* BEGIN Recorded data *

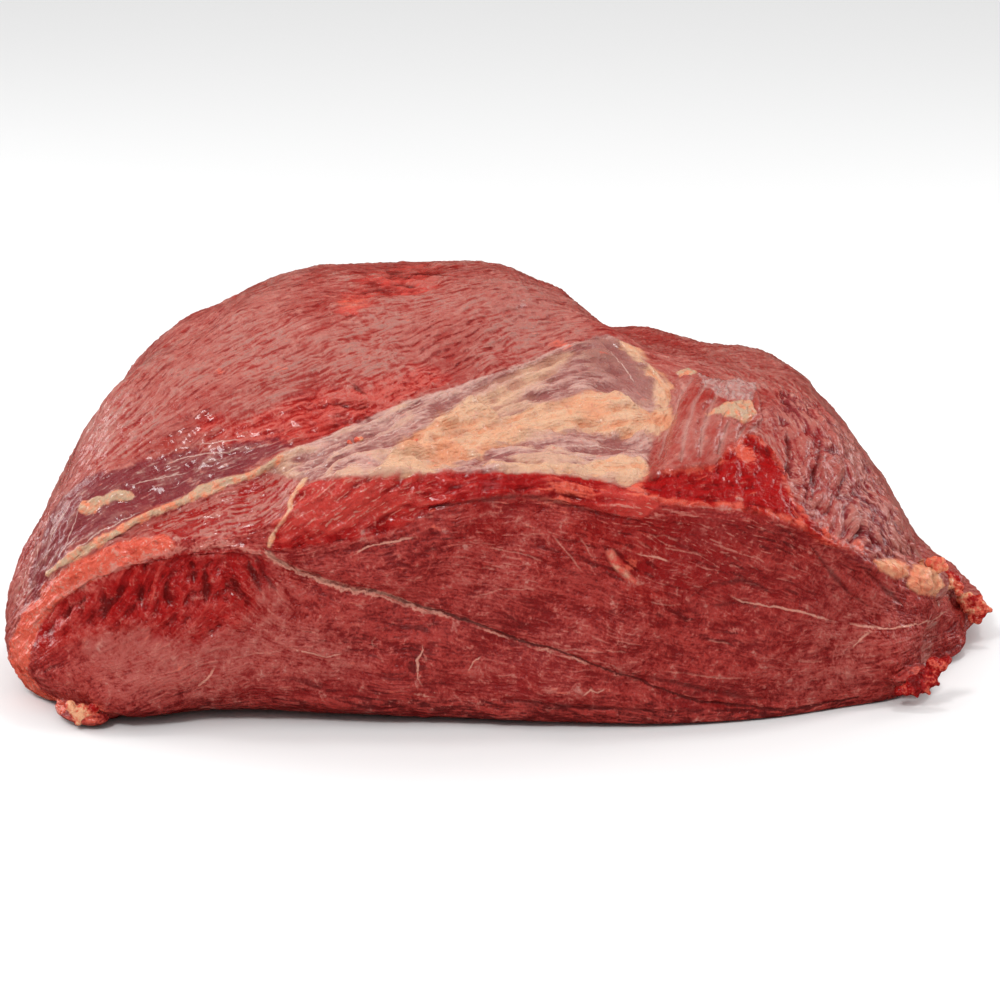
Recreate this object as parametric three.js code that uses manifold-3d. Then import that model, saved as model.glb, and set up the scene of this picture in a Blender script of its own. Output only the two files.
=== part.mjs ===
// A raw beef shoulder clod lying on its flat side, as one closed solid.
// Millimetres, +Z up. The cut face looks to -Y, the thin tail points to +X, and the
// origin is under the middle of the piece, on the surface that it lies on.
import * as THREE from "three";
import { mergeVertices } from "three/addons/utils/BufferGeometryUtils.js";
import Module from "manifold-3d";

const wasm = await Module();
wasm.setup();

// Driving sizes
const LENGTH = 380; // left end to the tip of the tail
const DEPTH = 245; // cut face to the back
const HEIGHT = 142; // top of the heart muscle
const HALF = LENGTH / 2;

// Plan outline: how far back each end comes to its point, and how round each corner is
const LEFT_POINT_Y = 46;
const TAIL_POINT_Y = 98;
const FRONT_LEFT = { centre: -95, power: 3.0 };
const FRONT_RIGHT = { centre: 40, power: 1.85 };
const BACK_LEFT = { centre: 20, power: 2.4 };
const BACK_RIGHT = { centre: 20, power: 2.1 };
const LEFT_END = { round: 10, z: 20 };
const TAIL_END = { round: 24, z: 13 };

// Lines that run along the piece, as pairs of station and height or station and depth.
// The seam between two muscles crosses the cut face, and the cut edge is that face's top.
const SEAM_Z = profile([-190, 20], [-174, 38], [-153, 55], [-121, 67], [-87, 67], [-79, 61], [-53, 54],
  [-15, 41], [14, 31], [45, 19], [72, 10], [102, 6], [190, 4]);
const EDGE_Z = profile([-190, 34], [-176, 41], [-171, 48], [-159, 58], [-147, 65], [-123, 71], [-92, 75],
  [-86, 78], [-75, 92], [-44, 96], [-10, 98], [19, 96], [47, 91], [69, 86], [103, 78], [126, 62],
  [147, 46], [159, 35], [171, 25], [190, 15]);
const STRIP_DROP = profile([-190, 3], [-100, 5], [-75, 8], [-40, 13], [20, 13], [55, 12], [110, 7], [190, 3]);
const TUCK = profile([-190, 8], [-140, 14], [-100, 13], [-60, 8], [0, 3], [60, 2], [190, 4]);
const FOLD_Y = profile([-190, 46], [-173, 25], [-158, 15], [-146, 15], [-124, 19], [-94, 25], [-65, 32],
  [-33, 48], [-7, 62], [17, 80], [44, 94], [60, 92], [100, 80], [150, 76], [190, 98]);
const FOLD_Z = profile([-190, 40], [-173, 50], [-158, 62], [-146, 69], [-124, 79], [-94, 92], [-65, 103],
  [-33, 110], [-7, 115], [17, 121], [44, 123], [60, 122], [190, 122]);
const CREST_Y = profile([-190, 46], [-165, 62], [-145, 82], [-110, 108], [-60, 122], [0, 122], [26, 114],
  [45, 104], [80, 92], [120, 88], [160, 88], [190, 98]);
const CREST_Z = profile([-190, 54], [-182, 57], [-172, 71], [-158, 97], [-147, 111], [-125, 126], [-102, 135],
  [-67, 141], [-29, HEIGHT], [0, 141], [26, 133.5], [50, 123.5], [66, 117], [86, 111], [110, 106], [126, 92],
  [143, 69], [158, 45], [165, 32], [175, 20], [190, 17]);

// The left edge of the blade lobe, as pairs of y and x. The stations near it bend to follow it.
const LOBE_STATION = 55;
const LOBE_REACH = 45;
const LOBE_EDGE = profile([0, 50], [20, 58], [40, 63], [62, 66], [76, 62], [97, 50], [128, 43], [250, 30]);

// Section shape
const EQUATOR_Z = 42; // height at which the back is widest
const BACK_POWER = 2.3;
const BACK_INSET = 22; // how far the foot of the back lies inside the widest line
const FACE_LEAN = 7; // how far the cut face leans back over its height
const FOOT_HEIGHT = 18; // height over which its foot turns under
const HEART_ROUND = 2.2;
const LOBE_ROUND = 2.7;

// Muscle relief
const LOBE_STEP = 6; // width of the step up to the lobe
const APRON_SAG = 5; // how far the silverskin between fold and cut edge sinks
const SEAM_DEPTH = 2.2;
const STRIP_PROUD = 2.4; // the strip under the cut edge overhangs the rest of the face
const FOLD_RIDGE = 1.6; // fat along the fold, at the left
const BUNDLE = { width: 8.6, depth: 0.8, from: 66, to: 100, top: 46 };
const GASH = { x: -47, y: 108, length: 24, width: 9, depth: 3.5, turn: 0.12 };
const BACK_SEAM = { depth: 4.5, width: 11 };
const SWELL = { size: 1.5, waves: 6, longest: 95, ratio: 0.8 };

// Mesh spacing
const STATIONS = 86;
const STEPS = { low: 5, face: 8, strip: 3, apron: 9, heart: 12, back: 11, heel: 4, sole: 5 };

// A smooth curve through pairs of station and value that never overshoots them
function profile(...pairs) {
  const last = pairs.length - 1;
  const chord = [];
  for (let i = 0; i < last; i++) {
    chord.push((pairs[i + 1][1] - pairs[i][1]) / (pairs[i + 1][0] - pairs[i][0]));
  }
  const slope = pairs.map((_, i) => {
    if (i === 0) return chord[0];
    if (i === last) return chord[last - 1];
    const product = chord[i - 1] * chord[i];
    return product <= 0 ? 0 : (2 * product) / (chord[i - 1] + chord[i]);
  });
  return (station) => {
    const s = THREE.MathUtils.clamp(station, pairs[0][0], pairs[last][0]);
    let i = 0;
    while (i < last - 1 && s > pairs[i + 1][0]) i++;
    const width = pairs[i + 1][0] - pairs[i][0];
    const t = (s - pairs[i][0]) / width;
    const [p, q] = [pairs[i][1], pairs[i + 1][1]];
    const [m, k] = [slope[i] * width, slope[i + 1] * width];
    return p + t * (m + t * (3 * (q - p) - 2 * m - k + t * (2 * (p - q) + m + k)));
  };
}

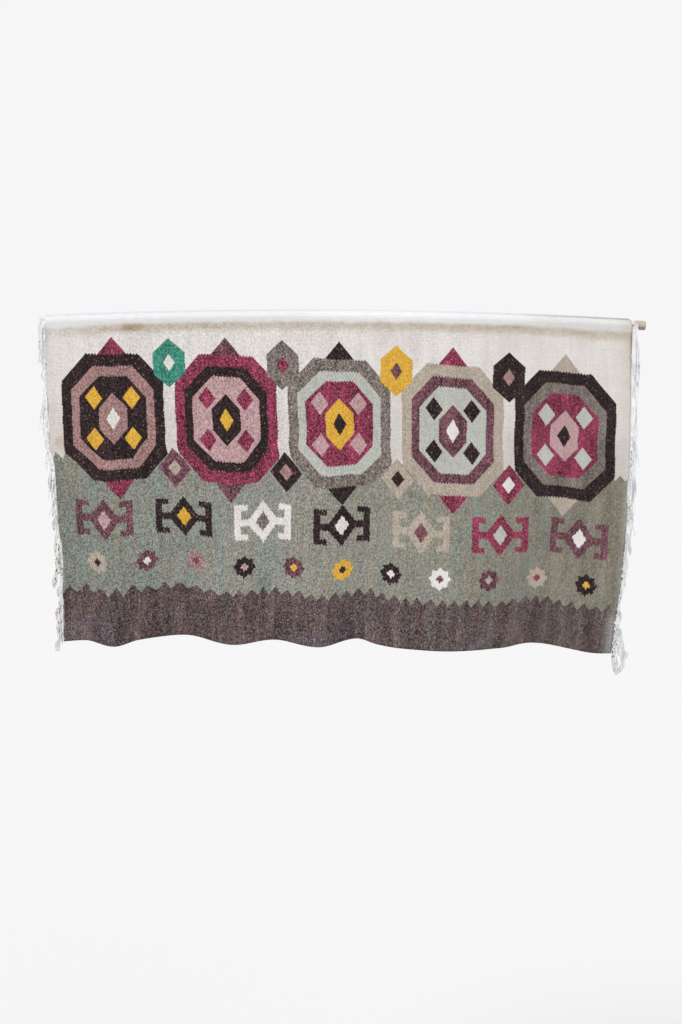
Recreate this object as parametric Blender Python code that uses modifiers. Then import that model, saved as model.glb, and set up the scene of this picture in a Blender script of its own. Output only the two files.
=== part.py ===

* END Recorded data *

Faithfully copy every entry, leaving nothing out.

Result of this task -
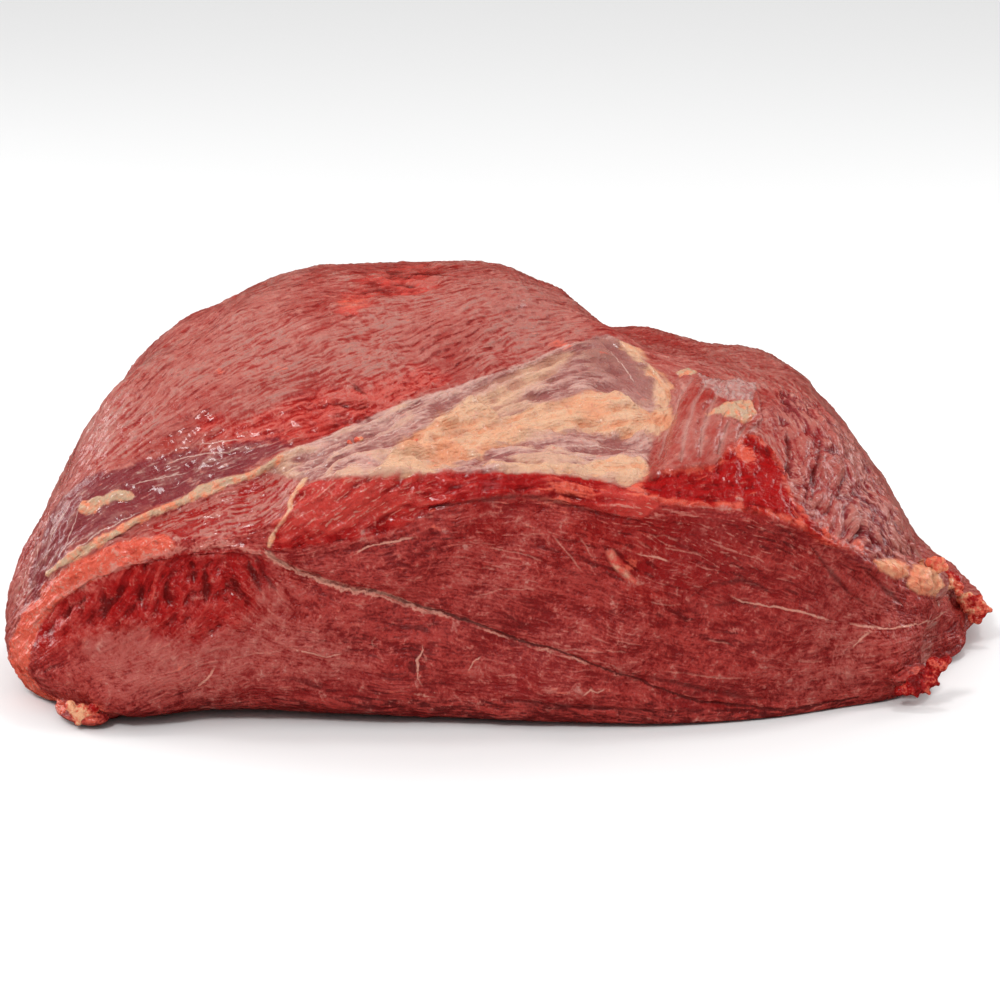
Recreate this object as parametric three.js code that uses manifold-3d. Then import that model, saved as model.glb, and set up the scene of this picture in a Blender script of its own. Output only the two files.
=== part.mjs ===
// A raw beef shoulder clod lying on its flat side, as one closed solid.
// Millimetres, +Z up. The cut face looks to -Y, the thin tail points to +X, and the
// origin is under the middle of the piece, on the surface that it lies on.
import * as THREE from "three";
import { mergeVertices } from "three/addons/utils/BufferGeometryUtils.js";
import Module from "manifold-3d";

const wasm = await Module();
wasm.setup();

// Driving sizes
const LENGTH = 380; // left end to the tip of the tail
const DEPTH = 245; // cut face to the back
const HEIGHT = 142; // top of the heart muscle
const HALF = LENGTH / 2;

// Plan outline: how far back each end comes to its point, and how round each corner is
const LEFT_POINT_Y = 46;
const TAIL_POINT_Y = 98;
const FRONT_LEFT = { centre: -95, power: 3.0 };
const FRONT_RIGHT = { centre: 40, power: 1.85 };
const BACK_LEFT = { centre: 20, power: 2.4 };
const BACK_RIGHT = { centre: 20, power: 2.1 };
const LEFT_END = { round: 10, z: 20 };
const TAIL_END = { round: 24, z: 13 };

// Lines that run along the piece, as pairs of station and height or station and depth.
// The seam between two muscles crosses the cut face, and the cut edge is that face's top.
const SEAM_Z = profile([-190, 20], [-174, 38], [-153, 55], [-121, 67], [-87, 67], [-79, 61], [-53, 54],
  [-15, 41], [14, 31], [45, 19], [72, 10], [102, 6], [190, 4]);
const EDGE_Z = profile([-190, 34], [-176, 41], [-171, 48], [-159, 58], [-147, 65], [-123, 71], [-92, 75],
  [-86, 78], [-75, 92], [-44, 96], [-10, 98], [19, 96], [47, 91], [69, 86], [103, 78], [126, 62],
  [147, 46], [159, 35], [171, 25], [190, 15]);
const STRIP_DROP = profile([-190, 3], [-100, 5], [-75, 8], [-40, 13], [20, 13], [55, 12], [110, 7], [190, 3]);
const TUCK = profile([-190, 8], [-140, 14], [-100, 13], [-60, 8], [0, 3], [60, 2], [190, 4]);
const FOLD_Y = profile([-190, 46], [-173, 25], [-158, 15], [-146, 15], [-124, 19], [-94, 25], [-65, 32],
  [-33, 48], [-7, 62], [17, 80], [44, 94], [60, 92], [100, 80], [150, 76], [190, 98]);
const FOLD_Z = profile([-190, 40], [-173, 50], [-158, 62], [-146, 69], [-124, 79], [-94, 92], [-65, 103],
  [-33, 110], [-7, 115], [17, 121], [44, 123], [60, 122], [190, 122]);
const CREST_Y = profile([-190, 46], [-165, 62], [-145, 82], [-110, 108], [-60, 122], [0, 122], [26, 114],
  [45, 104], [80, 92], [120, 88], [160, 88], [190, 98]);
const CREST_Z = profile([-190, 54], [-182, 57], [-172, 71], [-158, 97], [-147, 111], [-125, 126], [-102, 135],
  [-67, 141], [-29, HEIGHT], [0, 141], [26, 133.5], [50, 123.5], [66, 117], [86, 111], [110, 106], [126, 92],
  [143, 69], [158, 45], [165, 32], [175, 20], [190, 17]);

// The left edge of the blade lobe, as pairs of y and x. The stations near it bend to follow it.
const LOBE_STATION = 55;
const LOBE_REACH = 45;
const LOBE_EDGE = profile([0, 50], [20, 58], [40, 63], [62, 66], [76, 62], [97, 50], [128, 43], [250, 30]);

// Section shape
const EQUATOR_Z = 42; // height at which the back is widest
const BACK_POWER = 2.3;
const BACK_INSET = 22; // how far the foot of the back lies inside the widest line
const FACE_LEAN = 7; // how far the cut face leans back over its height
const FOOT_HEIGHT = 18; // height over which its foot turns under
const HEART_ROUND = 2.2;
const LOBE_ROUND = 2.7;

// Muscle relief
const LOBE_STEP = 6; // width of the step up to the lobe
const APRON_SAG = 5; // how far the silverskin between fold and cut edge sinks
const SEAM_DEPTH = 2.2;
const STRIP_PROUD = 2.4; // the strip under the cut edge overhangs the rest of the face
const FOLD_RIDGE = 1.6; // fat along the fold, at the left
const BUNDLE = { width: 8.6, depth: 0.8, from: 66, to: 100, top: 46 };
const GASH = { x: -47, y: 108, length: 24, width: 9, depth: 3.5, turn: 0.12 };
const BACK_SEAM = { depth: 4.5, width: 11 };
const SWELL = { size: 1.5, waves: 6, longest: 95, ratio: 0.8 };

// Mesh spacing
const STATIONS = 86;
const STEPS = { low: 5, face: 8, strip: 3, apron: 9, heart: 12, back: 11, heel: 4, sole: 5 };

// A smooth curve through pairs of station and value that never overshoots them
function profile(...pairs) {
  const last = pairs.length - 1;
  const chord = [];
  for (let i = 0; i < last; i++) {
    chord.push((pairs[i + 1][1] - pairs[i][1]) / (pairs[i + 1][0] - pairs[i][0]));
  }
  const slope = pairs.map((_, i) => {
    if (i === 0) return chord[0];
    if (i === last) return chord[last - 1];
    const product = chord[i - 1] * chord[i];
    return product <= 0 ? 0 : (2 * product) / (chord[i - 1] + chord[i]);
  });
  return (station) => {
    const s = THREE.MathUtils.clamp(station, pairs[0][0], pairs[last][0]);
    let i = 0;
    while (i < last - 1 && s > pairs[i + 1][0]) i++;
    const width = pairs[i + 1][0] - pairs[i][0];
    const t = (s - pairs[i][0]) / width;
    const [p, q] = [pairs[i][1], pairs[i + 1][1]];
    const [m, k] = [slope[i] * width, slope[i + 1] * width];
    return p + t * (m + t * (3 * (q - p) - 2 * m - k + t * (2 * (p - q) + m + k)));
  };
}

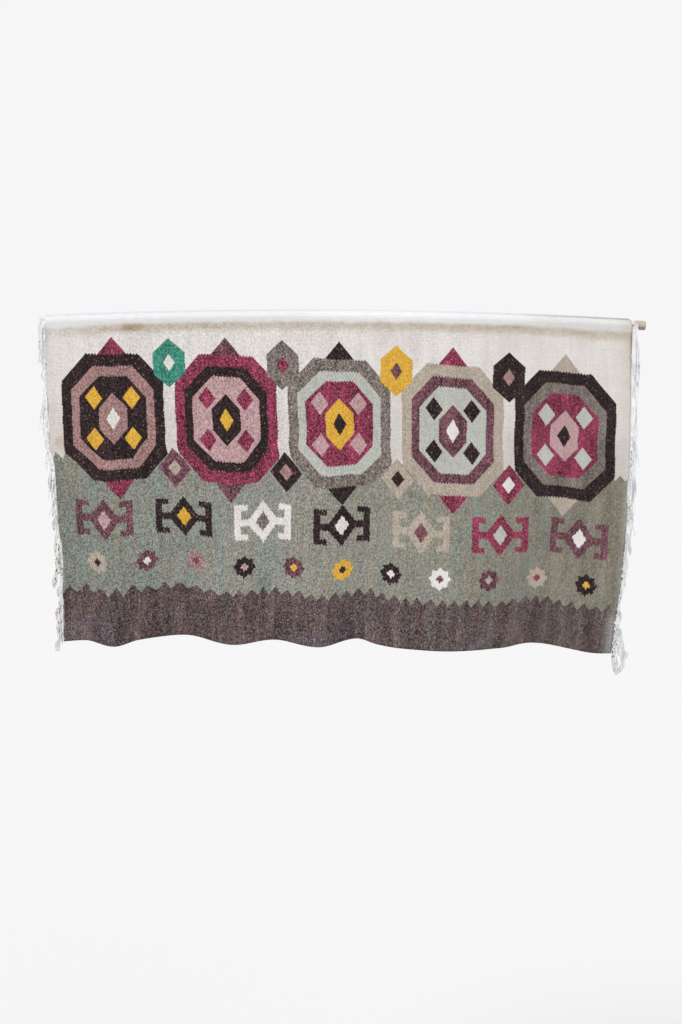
Recreate this object as parametric Blender Python code that uses modifiers. Then import that model, saved as model.glb, and set up the scene of this picture in a Blender script of its own. Output only the two files.
=== part.py ===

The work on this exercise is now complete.